EXERCISE GOAL
Restate word for word the lines beginning at the one that contains "Keep writing the" and ending at the one that contains "points: the points of a frond."; include both and nothing else.

DATASET

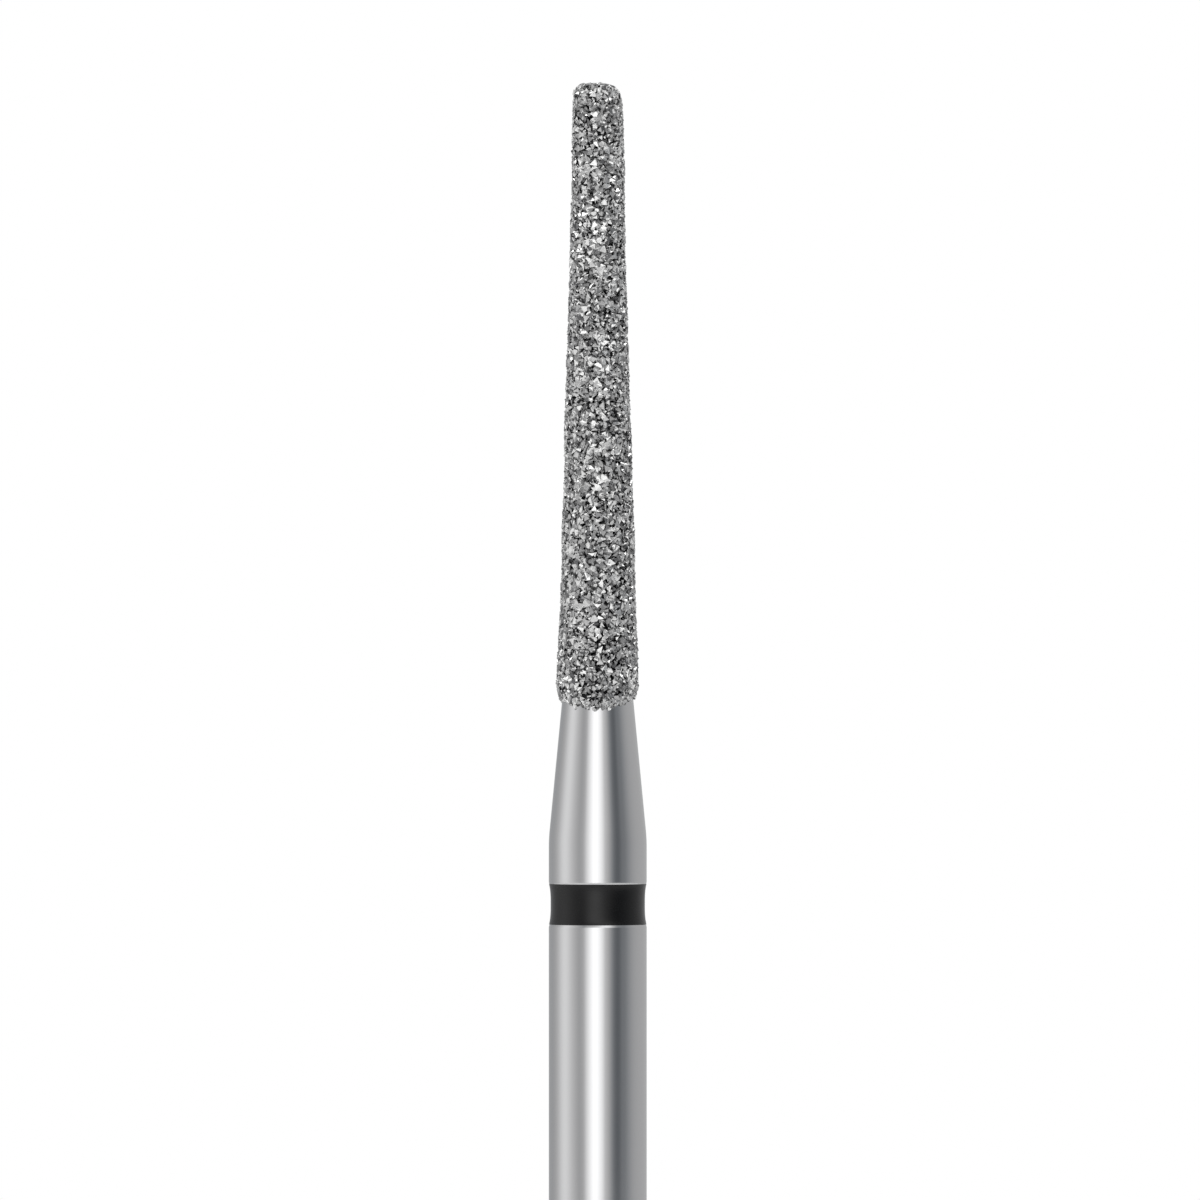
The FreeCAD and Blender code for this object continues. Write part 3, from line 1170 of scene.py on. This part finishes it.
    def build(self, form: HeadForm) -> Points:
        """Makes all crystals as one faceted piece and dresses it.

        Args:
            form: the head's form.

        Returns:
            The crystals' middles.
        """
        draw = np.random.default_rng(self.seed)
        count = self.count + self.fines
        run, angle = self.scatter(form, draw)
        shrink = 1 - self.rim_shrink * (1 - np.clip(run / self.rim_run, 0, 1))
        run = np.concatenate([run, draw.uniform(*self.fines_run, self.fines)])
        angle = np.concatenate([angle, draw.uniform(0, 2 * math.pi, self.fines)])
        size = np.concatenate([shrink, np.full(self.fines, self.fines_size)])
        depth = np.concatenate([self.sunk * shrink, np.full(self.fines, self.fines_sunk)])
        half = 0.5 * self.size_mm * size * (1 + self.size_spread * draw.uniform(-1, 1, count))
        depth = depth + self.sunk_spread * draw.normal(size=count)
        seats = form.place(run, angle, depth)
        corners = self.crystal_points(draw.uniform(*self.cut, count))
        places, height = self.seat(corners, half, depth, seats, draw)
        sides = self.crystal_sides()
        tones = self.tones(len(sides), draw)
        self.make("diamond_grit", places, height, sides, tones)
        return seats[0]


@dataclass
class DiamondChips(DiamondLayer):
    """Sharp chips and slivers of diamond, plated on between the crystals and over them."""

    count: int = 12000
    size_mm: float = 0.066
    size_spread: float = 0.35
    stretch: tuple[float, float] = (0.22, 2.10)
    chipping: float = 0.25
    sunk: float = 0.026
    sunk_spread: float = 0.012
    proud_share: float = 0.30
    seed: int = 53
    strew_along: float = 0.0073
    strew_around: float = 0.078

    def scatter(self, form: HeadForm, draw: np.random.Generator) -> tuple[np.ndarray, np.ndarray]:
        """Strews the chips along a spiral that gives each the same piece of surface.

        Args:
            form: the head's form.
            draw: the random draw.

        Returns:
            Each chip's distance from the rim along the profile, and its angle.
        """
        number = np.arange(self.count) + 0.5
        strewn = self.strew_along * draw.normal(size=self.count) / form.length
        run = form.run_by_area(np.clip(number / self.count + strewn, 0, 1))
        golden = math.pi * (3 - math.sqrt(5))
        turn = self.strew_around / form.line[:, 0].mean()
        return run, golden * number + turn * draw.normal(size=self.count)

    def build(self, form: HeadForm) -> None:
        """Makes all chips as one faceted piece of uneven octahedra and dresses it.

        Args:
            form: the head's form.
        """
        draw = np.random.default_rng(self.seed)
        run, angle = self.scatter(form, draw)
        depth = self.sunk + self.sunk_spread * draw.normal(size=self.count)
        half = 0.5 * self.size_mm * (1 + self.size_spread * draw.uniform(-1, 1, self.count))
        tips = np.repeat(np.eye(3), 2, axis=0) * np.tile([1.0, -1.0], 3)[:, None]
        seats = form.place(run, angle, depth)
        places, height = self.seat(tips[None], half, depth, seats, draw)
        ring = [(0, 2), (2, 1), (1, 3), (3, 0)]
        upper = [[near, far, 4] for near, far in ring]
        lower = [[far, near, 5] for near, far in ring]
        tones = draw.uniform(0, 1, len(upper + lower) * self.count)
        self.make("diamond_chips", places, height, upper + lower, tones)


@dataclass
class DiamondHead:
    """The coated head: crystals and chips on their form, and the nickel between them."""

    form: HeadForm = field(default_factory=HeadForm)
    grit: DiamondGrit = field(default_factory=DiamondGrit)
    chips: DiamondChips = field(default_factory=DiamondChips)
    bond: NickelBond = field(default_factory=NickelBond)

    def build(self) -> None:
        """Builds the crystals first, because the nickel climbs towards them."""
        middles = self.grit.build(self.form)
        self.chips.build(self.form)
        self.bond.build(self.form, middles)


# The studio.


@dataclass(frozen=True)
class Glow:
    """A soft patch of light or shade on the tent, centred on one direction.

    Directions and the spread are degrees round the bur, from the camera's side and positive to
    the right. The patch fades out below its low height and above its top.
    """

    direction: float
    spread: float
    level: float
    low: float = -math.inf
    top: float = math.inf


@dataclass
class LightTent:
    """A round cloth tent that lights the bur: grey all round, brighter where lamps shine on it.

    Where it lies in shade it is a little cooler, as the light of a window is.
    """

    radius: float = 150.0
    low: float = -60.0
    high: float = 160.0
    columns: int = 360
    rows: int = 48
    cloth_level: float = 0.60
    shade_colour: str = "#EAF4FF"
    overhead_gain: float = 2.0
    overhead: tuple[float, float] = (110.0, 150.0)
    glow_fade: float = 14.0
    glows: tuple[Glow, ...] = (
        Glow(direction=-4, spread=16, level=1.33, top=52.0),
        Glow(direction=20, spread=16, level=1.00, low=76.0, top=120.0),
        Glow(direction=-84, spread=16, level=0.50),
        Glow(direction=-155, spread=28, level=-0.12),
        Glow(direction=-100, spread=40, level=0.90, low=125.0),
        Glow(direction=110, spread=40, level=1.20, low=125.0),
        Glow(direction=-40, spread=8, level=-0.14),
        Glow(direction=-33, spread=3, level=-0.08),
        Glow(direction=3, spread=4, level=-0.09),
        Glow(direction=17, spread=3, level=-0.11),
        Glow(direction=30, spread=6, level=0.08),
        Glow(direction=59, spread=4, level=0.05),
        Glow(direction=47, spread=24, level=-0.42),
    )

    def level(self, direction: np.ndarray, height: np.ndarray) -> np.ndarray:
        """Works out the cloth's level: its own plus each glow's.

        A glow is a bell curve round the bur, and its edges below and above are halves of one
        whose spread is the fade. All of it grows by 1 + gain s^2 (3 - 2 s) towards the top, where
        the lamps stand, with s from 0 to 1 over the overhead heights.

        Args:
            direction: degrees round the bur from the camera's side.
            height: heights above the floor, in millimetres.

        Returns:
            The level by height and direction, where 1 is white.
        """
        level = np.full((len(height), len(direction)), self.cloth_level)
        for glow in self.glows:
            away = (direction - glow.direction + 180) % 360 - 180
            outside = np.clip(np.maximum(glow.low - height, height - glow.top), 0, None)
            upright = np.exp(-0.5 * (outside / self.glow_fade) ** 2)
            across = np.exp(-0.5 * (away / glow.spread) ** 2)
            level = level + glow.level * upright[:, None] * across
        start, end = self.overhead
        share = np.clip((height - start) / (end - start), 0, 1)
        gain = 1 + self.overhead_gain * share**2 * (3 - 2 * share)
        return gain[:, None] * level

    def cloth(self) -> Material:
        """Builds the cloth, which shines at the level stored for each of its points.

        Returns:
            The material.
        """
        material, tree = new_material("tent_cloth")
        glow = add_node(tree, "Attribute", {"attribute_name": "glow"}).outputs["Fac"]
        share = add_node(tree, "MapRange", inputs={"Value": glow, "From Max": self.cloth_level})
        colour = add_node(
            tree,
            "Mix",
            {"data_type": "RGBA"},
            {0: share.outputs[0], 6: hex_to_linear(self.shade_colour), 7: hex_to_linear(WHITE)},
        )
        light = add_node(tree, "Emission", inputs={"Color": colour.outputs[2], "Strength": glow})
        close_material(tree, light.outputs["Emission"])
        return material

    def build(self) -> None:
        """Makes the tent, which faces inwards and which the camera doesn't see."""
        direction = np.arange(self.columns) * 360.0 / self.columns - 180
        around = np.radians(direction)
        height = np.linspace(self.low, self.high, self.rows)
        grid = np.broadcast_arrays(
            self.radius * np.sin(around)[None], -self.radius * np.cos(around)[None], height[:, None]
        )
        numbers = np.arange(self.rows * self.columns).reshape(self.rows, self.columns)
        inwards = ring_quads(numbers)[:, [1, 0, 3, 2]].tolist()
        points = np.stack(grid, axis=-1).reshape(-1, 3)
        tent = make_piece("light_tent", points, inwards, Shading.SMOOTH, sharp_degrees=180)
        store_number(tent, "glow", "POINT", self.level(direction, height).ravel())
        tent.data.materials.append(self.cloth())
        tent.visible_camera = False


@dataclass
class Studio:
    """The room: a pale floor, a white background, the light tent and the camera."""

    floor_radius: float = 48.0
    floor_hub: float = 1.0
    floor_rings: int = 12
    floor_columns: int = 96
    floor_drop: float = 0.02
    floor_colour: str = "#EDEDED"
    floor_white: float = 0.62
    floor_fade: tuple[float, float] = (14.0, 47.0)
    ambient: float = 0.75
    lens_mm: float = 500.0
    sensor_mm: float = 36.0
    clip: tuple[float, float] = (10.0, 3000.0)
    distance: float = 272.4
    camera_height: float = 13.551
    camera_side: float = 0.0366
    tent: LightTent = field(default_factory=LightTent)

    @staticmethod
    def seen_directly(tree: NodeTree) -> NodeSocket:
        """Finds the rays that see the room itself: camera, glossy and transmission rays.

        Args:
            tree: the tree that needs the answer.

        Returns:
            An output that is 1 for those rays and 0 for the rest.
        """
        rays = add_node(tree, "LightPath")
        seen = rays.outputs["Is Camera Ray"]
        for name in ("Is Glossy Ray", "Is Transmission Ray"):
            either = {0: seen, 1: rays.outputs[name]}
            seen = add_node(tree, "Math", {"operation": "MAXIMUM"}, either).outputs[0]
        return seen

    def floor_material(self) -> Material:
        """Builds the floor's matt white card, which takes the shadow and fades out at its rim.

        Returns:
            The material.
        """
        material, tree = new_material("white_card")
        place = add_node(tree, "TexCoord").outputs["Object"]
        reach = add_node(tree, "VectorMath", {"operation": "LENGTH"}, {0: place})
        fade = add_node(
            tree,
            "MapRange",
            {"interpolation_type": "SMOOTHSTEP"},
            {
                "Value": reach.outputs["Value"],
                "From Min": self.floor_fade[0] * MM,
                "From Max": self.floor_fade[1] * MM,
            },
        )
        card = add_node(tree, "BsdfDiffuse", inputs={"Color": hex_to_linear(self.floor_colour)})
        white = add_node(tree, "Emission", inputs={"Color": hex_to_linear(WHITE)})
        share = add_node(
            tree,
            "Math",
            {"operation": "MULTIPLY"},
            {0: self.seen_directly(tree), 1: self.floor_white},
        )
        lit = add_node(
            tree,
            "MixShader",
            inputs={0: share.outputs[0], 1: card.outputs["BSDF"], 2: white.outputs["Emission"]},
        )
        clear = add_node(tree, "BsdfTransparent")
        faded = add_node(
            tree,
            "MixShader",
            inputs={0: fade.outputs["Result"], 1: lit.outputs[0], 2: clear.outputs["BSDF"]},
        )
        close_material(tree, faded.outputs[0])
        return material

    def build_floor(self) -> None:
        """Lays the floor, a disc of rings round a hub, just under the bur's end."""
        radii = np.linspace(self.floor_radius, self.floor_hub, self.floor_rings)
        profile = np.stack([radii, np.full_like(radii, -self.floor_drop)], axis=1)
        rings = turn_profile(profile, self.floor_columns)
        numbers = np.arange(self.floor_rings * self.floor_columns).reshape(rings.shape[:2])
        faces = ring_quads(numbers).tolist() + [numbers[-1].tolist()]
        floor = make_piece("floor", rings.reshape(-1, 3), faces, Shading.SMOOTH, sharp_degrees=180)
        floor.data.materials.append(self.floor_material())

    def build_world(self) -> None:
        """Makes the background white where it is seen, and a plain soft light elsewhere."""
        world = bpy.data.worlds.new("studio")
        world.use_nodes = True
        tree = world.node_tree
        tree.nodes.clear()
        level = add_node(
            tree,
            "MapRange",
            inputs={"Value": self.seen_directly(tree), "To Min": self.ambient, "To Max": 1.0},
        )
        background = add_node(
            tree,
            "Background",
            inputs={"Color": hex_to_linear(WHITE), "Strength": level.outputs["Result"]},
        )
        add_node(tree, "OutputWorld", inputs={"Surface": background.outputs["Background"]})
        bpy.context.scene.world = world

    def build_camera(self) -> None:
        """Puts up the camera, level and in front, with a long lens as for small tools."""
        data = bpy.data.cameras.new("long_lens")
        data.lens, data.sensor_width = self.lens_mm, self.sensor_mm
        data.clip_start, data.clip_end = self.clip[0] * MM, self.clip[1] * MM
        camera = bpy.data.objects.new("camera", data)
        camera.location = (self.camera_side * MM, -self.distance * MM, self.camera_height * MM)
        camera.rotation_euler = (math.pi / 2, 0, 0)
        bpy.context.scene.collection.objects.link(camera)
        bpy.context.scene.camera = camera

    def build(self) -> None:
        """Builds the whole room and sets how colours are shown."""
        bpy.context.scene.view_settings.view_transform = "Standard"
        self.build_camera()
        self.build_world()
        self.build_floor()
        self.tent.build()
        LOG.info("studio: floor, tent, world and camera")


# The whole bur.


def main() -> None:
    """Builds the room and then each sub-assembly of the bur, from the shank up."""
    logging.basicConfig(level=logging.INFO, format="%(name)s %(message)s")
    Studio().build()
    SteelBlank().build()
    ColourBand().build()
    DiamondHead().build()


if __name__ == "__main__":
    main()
--
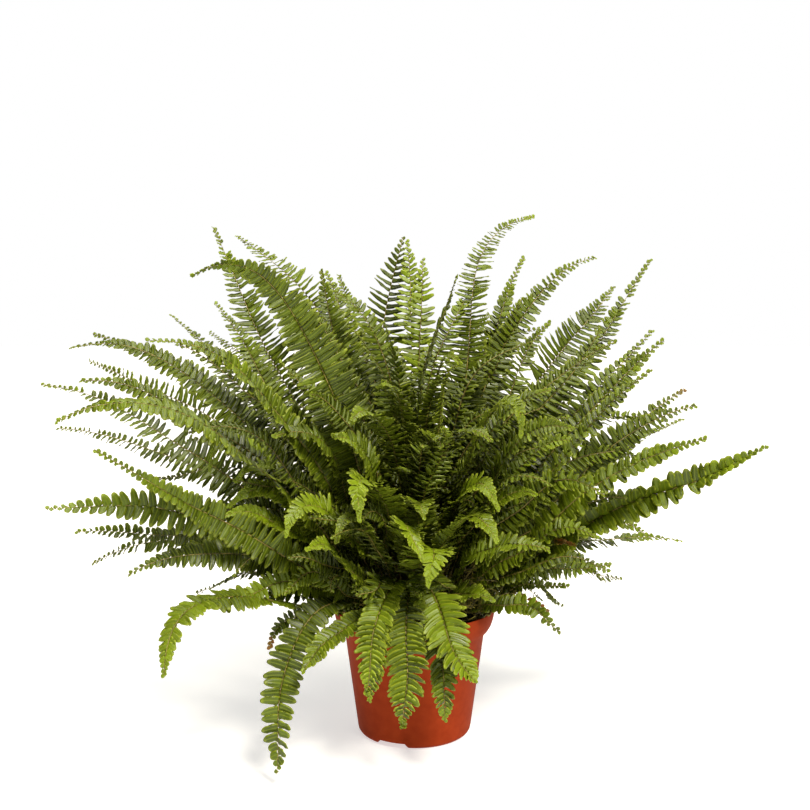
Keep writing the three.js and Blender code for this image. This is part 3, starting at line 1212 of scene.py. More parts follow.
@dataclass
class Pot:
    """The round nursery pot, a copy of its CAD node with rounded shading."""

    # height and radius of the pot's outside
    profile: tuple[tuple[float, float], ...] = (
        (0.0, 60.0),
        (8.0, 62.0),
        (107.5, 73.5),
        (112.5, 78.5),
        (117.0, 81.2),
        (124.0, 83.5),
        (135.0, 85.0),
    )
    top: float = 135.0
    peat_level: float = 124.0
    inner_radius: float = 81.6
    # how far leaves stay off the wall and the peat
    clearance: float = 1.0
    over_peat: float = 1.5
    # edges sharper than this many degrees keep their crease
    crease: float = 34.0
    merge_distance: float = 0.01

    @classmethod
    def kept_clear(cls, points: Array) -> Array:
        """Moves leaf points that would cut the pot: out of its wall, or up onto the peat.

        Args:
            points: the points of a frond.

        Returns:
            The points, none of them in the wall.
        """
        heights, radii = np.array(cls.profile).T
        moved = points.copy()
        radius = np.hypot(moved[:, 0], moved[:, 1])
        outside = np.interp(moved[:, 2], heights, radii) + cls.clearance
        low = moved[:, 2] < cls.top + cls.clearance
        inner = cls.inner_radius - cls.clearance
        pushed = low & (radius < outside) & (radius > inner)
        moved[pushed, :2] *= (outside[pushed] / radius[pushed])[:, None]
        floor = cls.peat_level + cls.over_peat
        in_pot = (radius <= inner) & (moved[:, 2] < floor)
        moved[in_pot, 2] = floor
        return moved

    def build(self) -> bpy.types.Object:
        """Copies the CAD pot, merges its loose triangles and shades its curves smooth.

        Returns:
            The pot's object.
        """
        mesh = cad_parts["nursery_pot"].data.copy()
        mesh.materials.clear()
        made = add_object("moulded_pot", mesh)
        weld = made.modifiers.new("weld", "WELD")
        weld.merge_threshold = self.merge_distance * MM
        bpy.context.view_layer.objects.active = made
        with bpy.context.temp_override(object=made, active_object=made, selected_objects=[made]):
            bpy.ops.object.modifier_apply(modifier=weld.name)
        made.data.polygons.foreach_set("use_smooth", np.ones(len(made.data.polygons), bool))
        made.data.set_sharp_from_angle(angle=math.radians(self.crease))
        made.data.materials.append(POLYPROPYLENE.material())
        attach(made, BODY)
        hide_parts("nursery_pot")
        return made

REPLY
Keep writing the three.js and Blender code for this image. This is part 3, starting at line 1212 of scene.py. More parts follow.
@dataclass
class Pot:
    """The round nursery pot, a copy of its CAD node with rounded shading."""

    # height and radius of the pot's outside
    profile: tuple[tuple[float, float], ...] = (
        (0.0, 60.0),
        (8.0, 62.0),
        (107.5, 73.5),
        (112.5, 78.5),
        (117.0, 81.2),
        (124.0, 83.5),
        (135.0, 85.0),
    )
    top: float = 135.0
    peat_level: float = 124.0
    inner_radius: float = 81.6
    # how far leaves stay off the wall and the peat
    clearance: float = 1.0
    over_peat: float = 1.5
    # edges sharper than this many degrees keep their crease
    crease: float = 34.0
    merge_distance: float = 0.01

    @classmethod
    def kept_clear(cls, points: Array) -> Array:
        """Moves leaf points that would cut the pot: out of its wall, or up onto the peat.

        Args:
            points: the points of a frond.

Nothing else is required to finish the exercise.